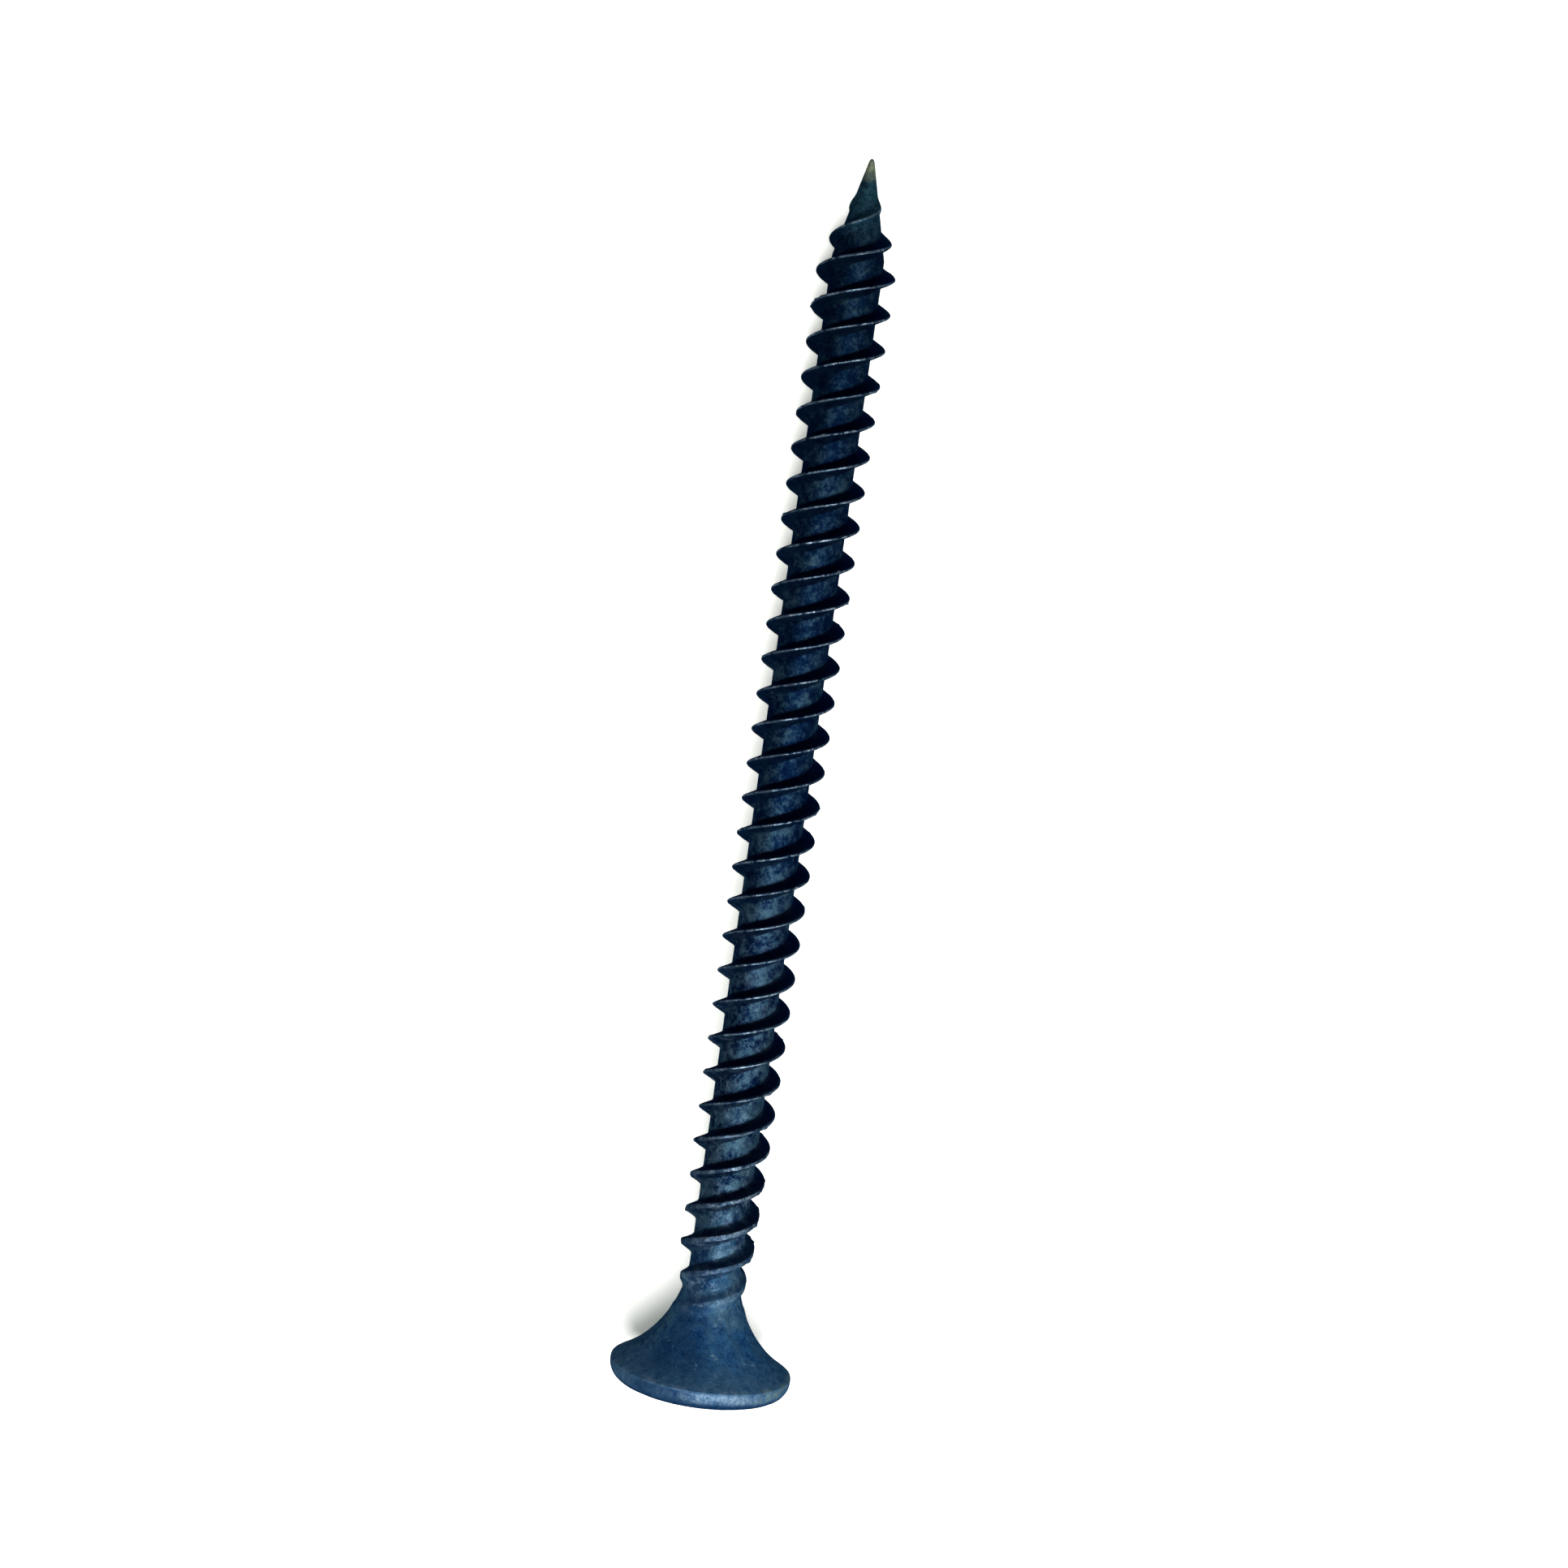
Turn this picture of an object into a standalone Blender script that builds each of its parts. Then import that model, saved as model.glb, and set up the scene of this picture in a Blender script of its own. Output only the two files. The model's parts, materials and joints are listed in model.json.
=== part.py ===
"""Drywall screw, 3.5 x 55 mm: bugle head, cross recess, twin fine thread, sharp point.

Metres, +Z up. The screw lies on the plane Z = 0 as it comes to rest, on the
edge of its head and on the thread near its point. The origin is under the
middle of its box, and +X runs from the head towards the point.
"""

import math

import bmesh
import bpy
from mathutils import Matrix, Vector

# Lengthwise places on the screw, measured from the flat of the head.
LENGTH = 0.055
RIM_HEIGHT = 0.0009
BUGLE_LENGTH = 0.0049
POINT_LENGTH = 0.0043

# Head.
HEAD_DIAMETER = 0.0082
RIM_ROUNDING = 0.0007

# Shank, thread and point.
CORE_DIAMETER = 0.0023
THREAD_DIAMETER = 0.0035
THREAD_PITCH = 0.001555
THREAD_STARTS = 2
CREST_FLAT = 0.00016
FLANK_ANGLE = math.radians(26.0)
THREAD_START = 0.0030
THREAD_RUN_IN = 0.0040
LOW_TURNS_END = 0.0140
LOWEST_SHARE = 0.70
THREAD_RUN_OUT = 0.0029
THREAD_TO_POINT = 0.0015
FIRST_CREST = 0.00028
TIP_RADIUS = 0.00009

# Cross recess, number 2 size.
RECESS_SPAN = 0.0047
RECESS_FLOOR_SPAN = 0.0023
RECESS_WING_DEPTH = 0.0024
RECESS_WING_WIDTH = 0.00115
RECESS_FLOOR_WIDTH = 0.00095
RECESS_CORNER_SPAN = 0.0026
RECESS_FLOOR_CORNER_SPAN = 0.0019
RECESS_FLOOR_ANGLE = math.radians(28.0)
CUT_CLEARANCE = 0.0004

# Faceting of the round forms. The facet that faces down is wider than the others.
SIDES = 32
RESTING_FACET = math.radians(16.0)
RIM_STEPS = 3
BUGLE_STEPS = 8
MERGE_DISTANCE = 0.00002

HEAD_RADIUS = HEAD_DIAMETER / 2
CORE_RADIUS = CORE_DIAMETER / 2
THREAD_DEPTH = (THREAD_DIAMETER - CORE_DIAMETER) / 2
THREAD_LEAD = THREAD_PITCH * THREAD_STARTS
THREAD_END = LENGTH - THREAD_TO_POINT
BUGLE_END = RIM_HEIGHT + BUGLE_LENGTH


def smooth_step(value):
    """Ease from 0 to 1 with level ends."""
    value = min(max(value, 0.0), 1.0)
    return value * value * (3.0 - 2.0 * value)


def bugle_radius(x):
    """Radius of the trumpet curve: an arc that runs out level on the core."""
    drop = HEAD_RADIUS - CORE_RADIUS
    arc = (BUGLE_LENGTH ** 2 + drop ** 2) / (2 * drop)
    along = BUGLE_END - x
    return CORE_RADIUS + arc - math.sqrt(max(arc ** 2 - along ** 2, 0.0))


def core_radius(x):
    """Radius of the bare blank under the thread, from the rim to the point."""
    if x < BUGLE_END:
        return bugle_radius(x)
    to_point = (LENGTH - x) / POINT_LENGTH
    return min(CORE_RADIUS, TIP_RADIUS + (CORE_RADIUS - TIP_RADIUS) * to_point)


def thread_share(x):
    """Share of the full thread depth: it fades in at the neck and out on the point.

    The turns next to the neck are rolled a little low.
    """
    run_in = smooth_step((x - THREAD_START) / THREAD_RUN_IN)
    rolled = LOWEST_SHARE + (1.0 - LOWEST_SHARE) * x / LOW_TURNS_END
    run_out = max((THREAD_END - x) / THREAD_RUN_OUT, 0.0)
    return min(run_in, rolled, run_out, 1.0)


def thread_edges():
    """The four edges of one thread's section: root, crest, crest, root, with their rise."""
    half_crest = CREST_FLAT / 2
    half_base = half_crest + THREAD_DEPTH * math.tan(FLANK_ANGLE)
    return ((-half_base, 0.0), (-half_crest, THREAD_DEPTH),
            (half_crest, THREAD_DEPTH), (half_base, 0.0))


def side_angle(side):
    """Angle of a lengthwise edge about +X, from +Y. The last facet closes the turn, facing down."""
    first = (RESTING_FACET - math.pi) / 2
    return first + (2 * math.pi - RESTING_FACET) * side / (SIDES - 1)


def point_at(x, radius, side):
    """Point of the blank's surface in the screw's own frame, axis along +X."""
    angle = side_angle(side)
    return Vector((x, radius * math.cos(angle), radius * math.sin(angle)))


def ring(mesh, x, radius):
    """One turned ring of points."""
    return [mesh.verts.new(point_at(x, radius, side)) for side in range(SIDES)]


def join_rings(mesh, first, second):
    """Skin between two rings, the first nearer the head."""
    for side in range(SIDES):
        after = (side + 1) % SIDES
        mesh.faces.new((first[side], second[side], second[after], first[after]))


def thread_rows():
    """Lengthwise places of the thread's edges at angle zero, with their rise, in order."""
    first = math.floor((THREAD_START - THREAD_LEAD) / THREAD_PITCH) - 1
    last = math.ceil(THREAD_END / THREAD_PITCH) + 1
    rows = []
    for turn in range(first, last):
        for offset, rise in thread_edges():
            rows.append((FIRST_CREST + turn * THREAD_PITCH + offset, rise))
    return rows


def build_thread(mesh):
    """Skin of the threaded length, on helical rows that follow the thread's edges.

    Each column starts on a ring at the neck and ends on a ring near the point.
    Returns both rings.
    """
    rows = thread_rows()
    rows_in_a_turn = len(thread_edges()) * THREAD_STARTS
    points = {}

    def vertex(side, row):
        if side == SIDES:
            side = 0
            row = min(row + rows_in_a_turn, len(rows) - 1)
        place, rise = rows[row]
        x = place + THREAD_LEAD * side_angle(side) / (2 * math.pi)
        if x < THREAD_START + MERGE_DISTANCE:
            x = THREAD_START
        if x > THREAD_END - MERGE_DISTANCE:
            x = THREAD_END
        key = (side, x)
        if key not in points:
            radius = core_radius(x) + rise * thread_share(x)
            points[key] = mesh.verts.new(point_at(x, radius, side))
        return points[key]

    for side in range(SIDES):
        for row in range(len(rows) - 1):
            corners = (vertex(side, row), vertex(side, row + 1),
                       vertex(side + 1, row + 1), vertex(side + 1, row))
            kept = list(dict.fromkeys(corners))
            if len(kept) > 2:
                mesh.faces.new(kept)
    start_ring = [points[(side, THREAD_START)] for side in range(SIDES)]
    end_ring = [points[(side, THREAD_END)] for side in range(SIDES)]
    return start_ring, end_ring


def rim_profile():
    """Rounded edge of the flat: place and radius of its rings, out to the full radius."""
    profile = []
    for step in range(RIM_STEPS + 1):
        angle = math.pi / 2 * step / RIM_STEPS
        profile.append((RIM_ROUNDING * (1 - math.cos(angle)),
                        HEAD_RADIUS - RIM_ROUNDING * (1 - math.sin(angle))))
    return profile


def build_head(mesh, neck_ring):
    """Flat top, rounded rim and trumpet curve, down to the ring where the thread starts."""
    profile = rim_profile()
    for step in range(BUGLE_STEPS):
        x = RIM_HEIGHT + (THREAD_START - RIM_HEIGHT) * step / BUGLE_STEPS
        profile.append((x, bugle_radius(x)))
    rings = [ring(mesh, x, radius) for x, radius in profile]
    rings.append(neck_ring)
    for first, second in zip(rings, rings[1:]):
        join_rings(mesh, first, second)
    mesh.faces.new(rings[0])


def build_point(mesh, last_ring):
    """Bare cone past the thread, with a slightly blunt tip."""
    tip_ring = ring(mesh, LENGTH - TIP_RADIUS, TIP_RADIUS)
    join_rings(mesh, last_ring, tip_ring)
    apex = mesh.verts.new((LENGTH, 0.0, 0.0))
    for side in range(SIDES):
        mesh.faces.new((tip_ring[side], apex, tip_ring[(side + 1) % SIDES]))


def object_from(mesh, name):
    """Object from a bmesh, with its faces turned outwards."""
    bmesh.ops.recalc_face_normals(mesh, faces=mesh.faces)
    data = bpy.data.meshes.new(name)
    mesh.to_mesh(data)
    mesh.free()
    made = bpy.data.objects.new(name, data)
    bpy.context.scene.collection.objects.link(made)
    return made


def cross_outline(span, width, corner_span):
    """Cross with cut inner corners: two points on each wing's end, two on each corner."""
    half_width = width / 2
    corner = corner_span / 2
    outline = []
    for wing in range(4):
        turn = Matrix.Rotation(wing * math.pi / 2, 2)
        outline.append(turn @ Vector((corner, -half_width)))
        outline.append(turn @ Vector((span / 2, -half_width)))
        outline.append(turn @ Vector((span / 2, half_width)))
        outline.append(turn @ Vector((corner, half_width)))
    return outline


def build_recess_cutter():
    """Solid that cuts the cross recess: a tapering cross, down to a shallow cone."""
    taper = (RECESS_SPAN - RECESS_FLOOR_SPAN) / RECESS_WING_DEPTH
    width_taper = (RECESS_WING_WIDTH - RECESS_FLOOR_WIDTH) / RECESS_WING_DEPTH
    corner_taper = (RECESS_CORNER_SPAN - RECESS_FLOOR_CORNER_SPAN) / RECESS_WING_DEPTH
    mesh = bmesh.new()
    levels = []
    for x in (-CUT_CLEARANCE, RECESS_WING_DEPTH):
        outline = cross_outline(RECESS_SPAN - taper * x,
                                RECESS_WING_WIDTH - width_taper * x,
                                RECESS_CORNER_SPAN - corner_taper * x)
        levels.append([mesh.verts.new((x, y, z)) for y, z in outline])
    top, floor = levels
    count = len(top)
    for index in range(count):
        after = (index + 1) % count
        mesh.faces.new((top[index], floor[index], floor[after], top[after]))
    depth = RECESS_FLOOR_SPAN / 2 * math.tan(RECESS_FLOOR_ANGLE)
    apex = mesh.verts.new((RECESS_WING_DEPTH + depth, 0.0, 0.0))
    for index in range(count):
        mesh.faces.new((floor[index], apex, floor[(index + 1) % count]))
    mesh.faces.new(top)
    cutter = object_from(mesh, "recess_cutter")
    cutter.hide_render = True
    cutter.display_type = "WIRE"
    return cutter


def rest_tilt(points):
    """Turn about Y that lowers the point until the thread touches what the rim lies on."""
    heel_x = RIM_HEIGHT
    heel_z = min(point.z for point in points)
    return min(math.atan2(point.z - heel_z, point.x - heel_x)
               for point in points if point.x > BUGLE_END)


def black_phosphate():
    """Dark blue-black phosphate coat with a satin sheen."""
    material = bpy.data.materials.new("black_phosphate")
    material.use_nodes = True
    shader = material.node_tree.nodes["Principled BSDF"]
    shader.inputs["Base Color"].default_value = (0.022, 0.040, 0.062, 1.0)
    shader.inputs["Roughness"].default_value = 0.45
    shader.inputs["Metallic"].default_value = 0.6
    return material


def build_screw():
    """The whole screw as one solid, in its own frame, with the recess cut."""
    mesh = bmesh.new()
    neck_ring, last_ring = build_thread(mesh)
    build_head(mesh, neck_ring)
    build_point(mesh, last_ring)
    screw = object_from(mesh, "drywall_screw")
    screw.data.materials.append(black_phosphate())
    screw.data.shade_smooth()
    screw.data.set_sharp_from_angle(angle=math.radians(20.0))
    cut = screw.modifiers.new("cross_recess", "BOOLEAN")
    cut.operation = "DIFFERENCE"
    cut.solver = "EXACT"
    cut.object = build_recess_cutter()
    return screw


def lay_down(screw):
    """Lay the screw on Z = 0, with the middle of its box over the origin."""
    points = [vertex.co.copy() for vertex in screw.data.vertices]
    turn = Matrix.Rotation(rest_tilt(points), 4, "Y")
    laid = [turn @ point for point in points]
    middle_x = (min(point.x for point in laid) + max(point.x for point in laid)) / 2
    middle_y = (min(point.y for point in laid) + max(point.y for point in laid)) / 2
    lowest = min(point.z for point in laid)
    place = Matrix.Translation((-middle_x, -middle_y, -lowest)) @ turn
    screw.matrix_world = place
    cutter = screw.modifiers["cross_recess"].object
    cutter.matrix_world = place


def clear_scene():
    """Start from an empty scene."""
    for old in list(bpy.data.objects):
        bpy.data.objects.remove(old, do_unlink=True)


clear_scene()
lay_down(build_screw())
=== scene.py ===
"""Looks of a black phosphate drywall screw lying on a pale table, seen from above."""

import json
import math

import bmesh
import bpy
from mathutils import Matrix, Vector

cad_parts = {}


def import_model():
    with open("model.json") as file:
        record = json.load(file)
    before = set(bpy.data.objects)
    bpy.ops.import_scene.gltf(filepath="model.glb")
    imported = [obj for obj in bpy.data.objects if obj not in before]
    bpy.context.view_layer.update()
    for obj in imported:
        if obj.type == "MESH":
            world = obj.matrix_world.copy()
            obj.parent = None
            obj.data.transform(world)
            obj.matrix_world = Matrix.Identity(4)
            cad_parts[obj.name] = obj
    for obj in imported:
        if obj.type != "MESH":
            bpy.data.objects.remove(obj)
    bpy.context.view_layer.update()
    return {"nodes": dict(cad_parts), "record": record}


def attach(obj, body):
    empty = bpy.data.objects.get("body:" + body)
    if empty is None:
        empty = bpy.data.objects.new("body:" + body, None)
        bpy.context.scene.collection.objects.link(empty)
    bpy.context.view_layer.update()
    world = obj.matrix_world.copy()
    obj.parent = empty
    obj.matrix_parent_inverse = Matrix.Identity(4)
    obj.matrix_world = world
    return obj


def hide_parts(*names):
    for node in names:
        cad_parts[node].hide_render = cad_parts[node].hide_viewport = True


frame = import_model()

# Sizes of the screw in metres, lengthwise places from the flat of the head. The thread's
# starts are a count, and its lowest share is a share of its full depth.
MM = 0.001
SCREW_SIZES = {
    "length": 55.0 * MM,
    "head radius": 4.1 * MM,
    "rim height": 0.9 * MM,
    "rim rounding": 0.7 * MM,
    "rim edge softness": 0.10 * MM,
    "bugle length": 4.9 * MM,
    "core radius": 1.15 * MM,
    "thread depth": 0.60 * MM,
    "thread pitch": 1.555 * MM,
    "thread starts": 2.0,
    "crest flat": 0.07 * MM,
    "raw crest flat": 0.26 * MM,
    "raw crest end": 13.0 * MM,
    "flank width": 0.30 * MM,
    "first crest": 0.28 * MM,
    "neck": 3.0 * MM,
    "run in": 4.0 * MM,
    "low turns end": 14.0 * MM,
    "lowest share": 0.70,
    "thread end": 53.5 * MM,
    "run out": 2.9 * MM,
    "point length": 4.3 * MM,
    "tip radius": 0.09 * MM,
    "dent depth": 0.035 * MM,
    "chip depth": 0.30 * MM,
}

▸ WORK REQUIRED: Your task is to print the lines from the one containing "screw.data.set_sharp_from_angle(angle=math.radians(20.0))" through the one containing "cad_parts[obj.name] = obj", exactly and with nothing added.

▸ WRITTEN SOLUTION:
    screw.data.set_sharp_from_angle(angle=math.radians(20.0))
    cut = screw.modifiers.new("cross_recess", "BOOLEAN")
    cut.operation = "DIFFERENCE"
    cut.solver = "EXACT"
    cut.object = build_recess_cutter()
    return screw


def lay_down(screw):
    """Lay the screw on Z = 0, with the middle of its box over the origin."""
    points = [vertex.co.copy() for vertex in screw.data.vertices]
    turn = Matrix.Rotation(rest_tilt(points), 4, "Y")
    laid = [turn @ point for point in points]
    middle_x = (min(point.x for point in laid) + max(point.x for point in laid)) / 2
    middle_y = (min(point.y for point in laid) + max(point.y for point in laid)) / 2
    lowest = min(point.z for point in laid)
    place = Matrix.Translation((-middle_x, -middle_y, -lowest)) @ turn
    screw.matrix_world = place
    cutter = screw.modifiers["cross_recess"].object
    cutter.matrix_world = place


def clear_scene():
    """Start from an empty scene."""
    for old in list(bpy.data.objects):
        bpy.data.objects.remove(old, do_unlink=True)


clear_scene()
lay_down(build_screw())
=== scene.py ===
"""Looks of a black phosphate drywall screw lying on a pale table, seen from above."""

import json
import math

import bmesh
import bpy
from mathutils import Matrix, Vector

cad_parts = {}


def import_model():
    with open("model.json") as file:
        record = json.load(file)
    before = set(bpy.data.objects)
    bpy.ops.import_scene.gltf(filepath="model.glb")
    imported = [obj for obj in bpy.data.objects if obj not in before]
    bpy.context.view_layer.update()
    for obj in imported:
        if obj.type == "MESH":
            world = obj.matrix_world.copy()
            obj.parent = None
            obj.data.transform(world)
            obj.matrix_world = Matrix.Identity(4)
            cad_parts[obj.name] = obj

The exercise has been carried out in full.